After the shooting, Gasser stepped out of his car still holding the pistol. When two bystanders went to help McKnight, Gasser set the gun down, but he never called 9-1-1 or moved to render aid himself. Sheriff Newell Normand initially declined to arrest Gasser, citing his self-defense claim and a lack of evidence to disprove it. He had cooperated fully from the start—he remained at the scene and submitted to a recorded interrogation without a lawyer. Parts of the account he gave investigators, however, would later be contradicted by the physical evidence and witness testimony. After four days of public protests, Gasser was arrested and then indicted for second-degree murder. 

 

At trial, jurors learned that, ten years earlier, at the same intersection, Gasser had climbed out of his truck and beaten another motorist who complained about his driving. An appeals court agreed the incident “helped establish intent and lack of accident and mistake.” Gasser did not testify at trial, and his defense rested on the interrogation video. The jury deliberated seven hours and returned a compromise verdict of manslaughter—not the second-degree murder prosecutors had sought. 

 

Judge Ellen Kovach, who had broad discretion in sentencing, chose 30 years. “Let this be a cautionary tale,” she said, “to all drivers who rage behind the wheel of their car at other drivers.” Don West, veteran criminal defense attorney and National Trial Counsel for CCW Safe, believes that without the prior road rage incident, Gasser would have stood on much better ground. In a self-defense case, West says, “your past will become your present.”

 

The case did not end there. The jury’s verdict had been 10-2—a non-unanimous outcome that the US Supreme Court ruled unconstitutional in 2020, vacating Gasser’s conviction. Prosecutors moved to retry him on the original second-degree murder charge, but the Louisiana Supreme Court held that double jeopardy barred the more serious count. Facing a manslaughter retrial, Gasser pleaded guilty in December 2022 and was sentenced to ten years. He was released in October 2024, less than eight years after the killing.

Lessons for Armed Defenders

Avoid the fight (Lesson #36)

During each mile of the road rage incident, Gasser had opportunities to disengage, roll up the window, ease off the gas, let the Audi go. Instead, the two men chased and goaded each other until they found themselves boxed in at a red light with nowhere to go. Gasser’s history of violence—at that very intersection— made his failure to disengage even more costly. That prior incident helped prosecutors convince a jury that Gasser sought confrontations rather than fled from them, and it led to a manslaughter conviction. 

 

Don’t get emotionally hijacked (Lesson #8)

Prosecutors built their case on a simple proposition: Gasser was not afraid when he fired—he was enraged. On the interrogation video, Gasser recalled McKnight begging him to stop the car, and recalled his own answer: “I’m not going to stop for a punk like you.” That contempt, in his own voice, was what the jury weighed against the legal standard of a reasonable fear of an imminent threat of great bodily harm or death.

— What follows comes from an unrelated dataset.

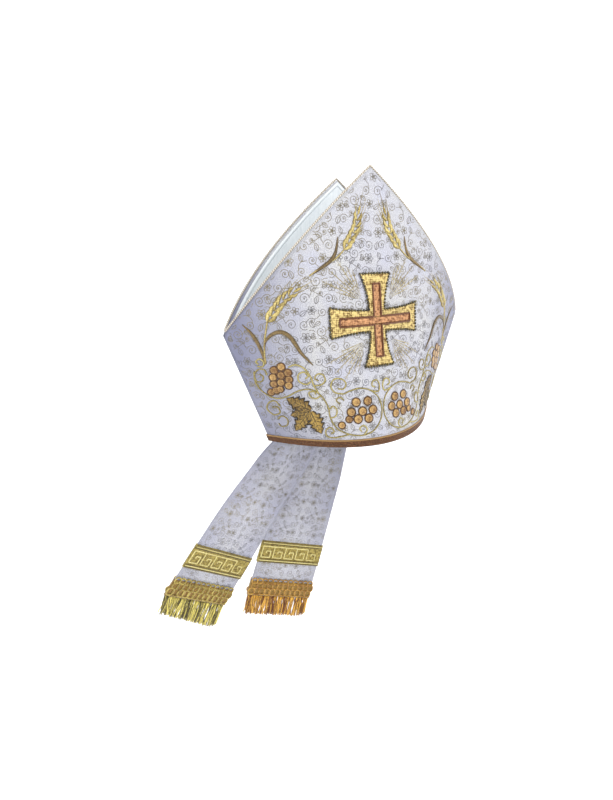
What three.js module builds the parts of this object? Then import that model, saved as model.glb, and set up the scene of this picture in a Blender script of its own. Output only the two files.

The manslaughter verdict the jury returned—an unintentional but illicit killing carried out in the heat of passion—was, in effect, a legal finding that anger had driven the trigger pull.

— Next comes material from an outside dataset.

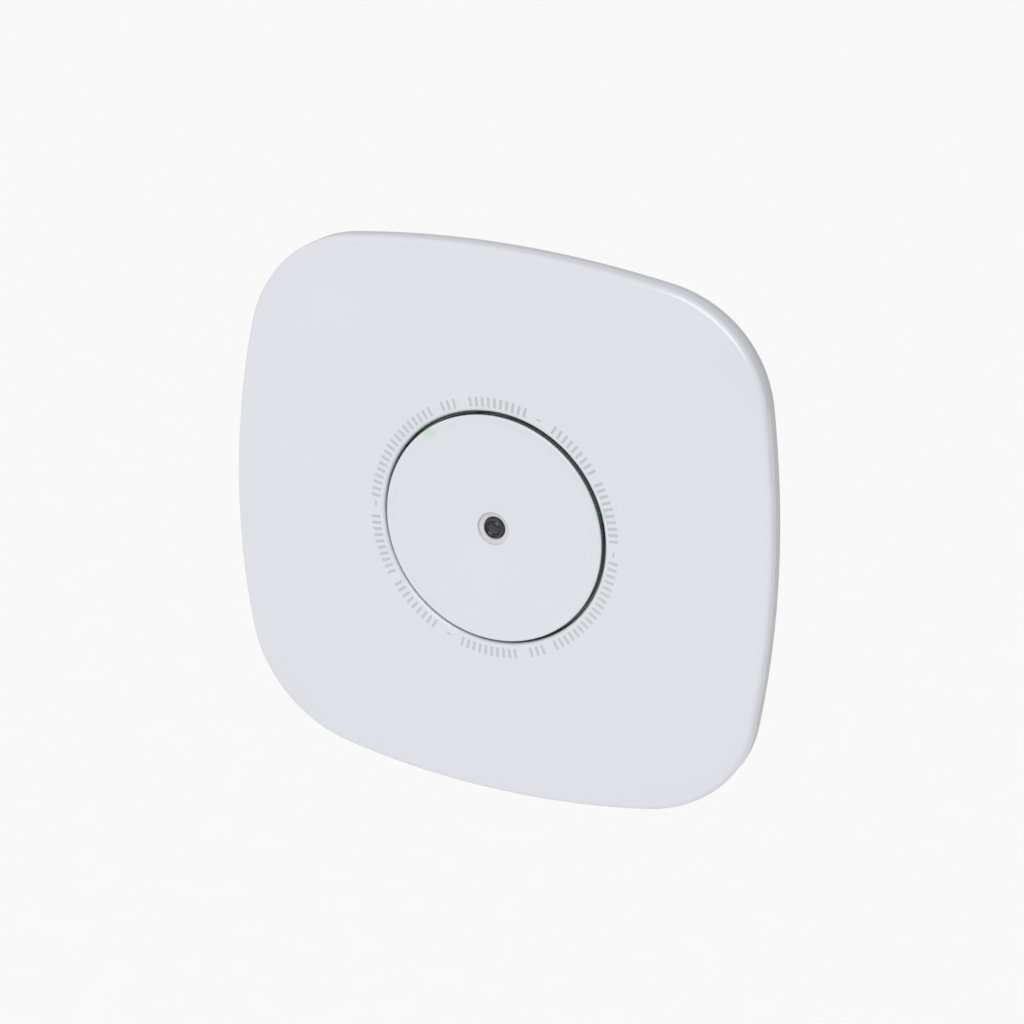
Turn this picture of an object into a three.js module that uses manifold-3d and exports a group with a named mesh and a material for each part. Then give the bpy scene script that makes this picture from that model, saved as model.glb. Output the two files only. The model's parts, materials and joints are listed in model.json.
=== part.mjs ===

Don’t be the first aggressor (Lesson #10)

The fact that McKnight’s hands crossed the threshold of Gasser’s passenger-side window served as the defense’s strongest argument justifying the use of deadly force. But a self-defense claim falls apart when the jury sees the defender as the first aggressor. An anonymous juror later told a reporter that the panel had split on a single question: did the encounter begin when Gasser responded aggressively to being cut off, or when McKnight stepped out of his car at the light? The jurors who believed Gasser started it won the room. The pursuit through traffic, the witness who heard him invite McKnight to the window, and his own admission that he had readied his pistol well before the cars stopped suggested Gasser set the stage for the fatal encounter at the red light. 

Respond proportionately to unarmed threats (Lesson #18)

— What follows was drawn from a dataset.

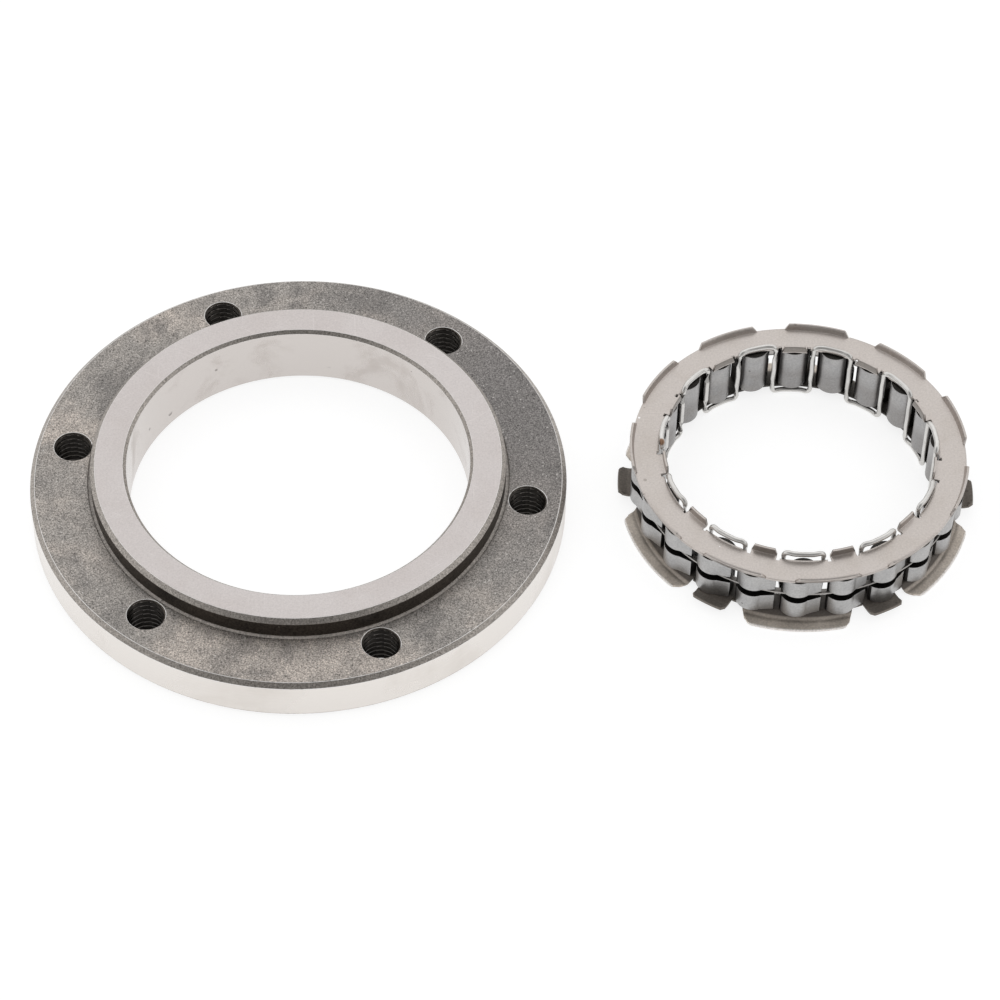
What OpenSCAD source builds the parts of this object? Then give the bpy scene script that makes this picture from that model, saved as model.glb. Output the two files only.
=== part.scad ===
// Starter clutch laid out in two sets: the bolt-on outer race, and beside it the sprag cage that
// runs inside the race's bore. Millimetres, +Z up, origin on the race's axis at its base face.

/* [Outer race] */
// Diameter of the ground bore that the sprags press on
bore_d = 66.4; // [58:0.1:78]
// Chamfer at each end of the bore
bore_chamfer = 0.65; // [0.2:0.05:1.2]
// Thickness of the collar's wall
collar_wall = 7; // [4:0.1:12]
// Height of the collar above the flange
collar_h = 4.3; // [3:0.1:8]
// Chamfer round the collar's top edge
collar_chamfer = 0.9; // [0.3:0.1:1.2]
// Width of the relief groove at the collar's root
root_groove_w = 0.6; // [0.3:0.1:0.8]
// Depth of the relief groove below the flange's face
root_groove_t = 0.3; // [0.1:0.1:0.8]
// Reach of that groove under the collar's wall
root_undercut = 0.2; // [0.05:0.05:0.4]
// Thickness of the flange
flange_t = 9.3; // [6:0.1:14]
// Chamfer round the flange's two outer edges
flange_chamfer = 0.9; // [0.3:0.1:1.5]

/* [Bolt holes] */
// Number of threaded holes
hole_count = 6; // [3:1:12]
// Diameter at the crests of a hole's thread
hole_d = 6.7; // [5:0.1:8.4]
// Depth of the countersink at a hole's upper end
hole_sink = 0.3; // [0.2:0.05:1]
// Depth of the countersink at a hole's lower end
hole_sink_base = 0.3; // [0.2:0.05:0.45]
// Gap between a hole's mouth and the collar's wall
hole_to_collar = 0.9; // [0.7:0.1:4]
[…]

McKnight was unarmed, but he was also, by the defense’s account, a powerfully built professional athlete leaning into the car of a smaller man belted into his seat. Don West says that, in that position, “McKnight would not need to be armed to be dangerous.” An empty-handed attacker can pose a genuine deadly threat, but the absence of a weapon creates a controversy that may be left to a jury to unravel. Prosecutors argued that deadly force against an unarmed man was excessive for the circumstances, and the jury’s manslaughter verdict suggests they were not persuaded that Gasser’s response was proportionate to the danger he actually faced.

Call 9-1-1 (Lesson #30)

Gasser stayed at the scene, but he did not call 9-1-1, and he made no effort to help the man bleeding on the pavement a few feet away.“You may feel the last thing you want to do is help someone who just tried to kill you,” Don West says, but Gasser’s failure to call 9-1-1 and render aid “became a negative aspect in the case.” The prosecution invited the jury to read that inaction as evidence that anger drove Gasser’s actions rather than a reasonable fear. 

Don’t give in-depth statements to police (Lesson #31)

Gasser consented to eight hours of recorded questioning without a lawyer, and prosecutors played the entire interrogation for the jury. his statements did not line up with the physical evidence. Gasser told investigators that McKnight lunged at him before he fired. A forensic pathologist read the wound to McKnight’s shoulder as the mark of a man backing away, and the absence of stippling on his body placed him more than two and a half feet from the muzzle. Don West says that with his detailed statements, Gasser “gave the prosecutors something to disprove.” Even an honest person cannot get every detail right in the hours after the trauma of a shooting, and each detail that later clashes with the evidence becomes a crack in the defender’s credibility.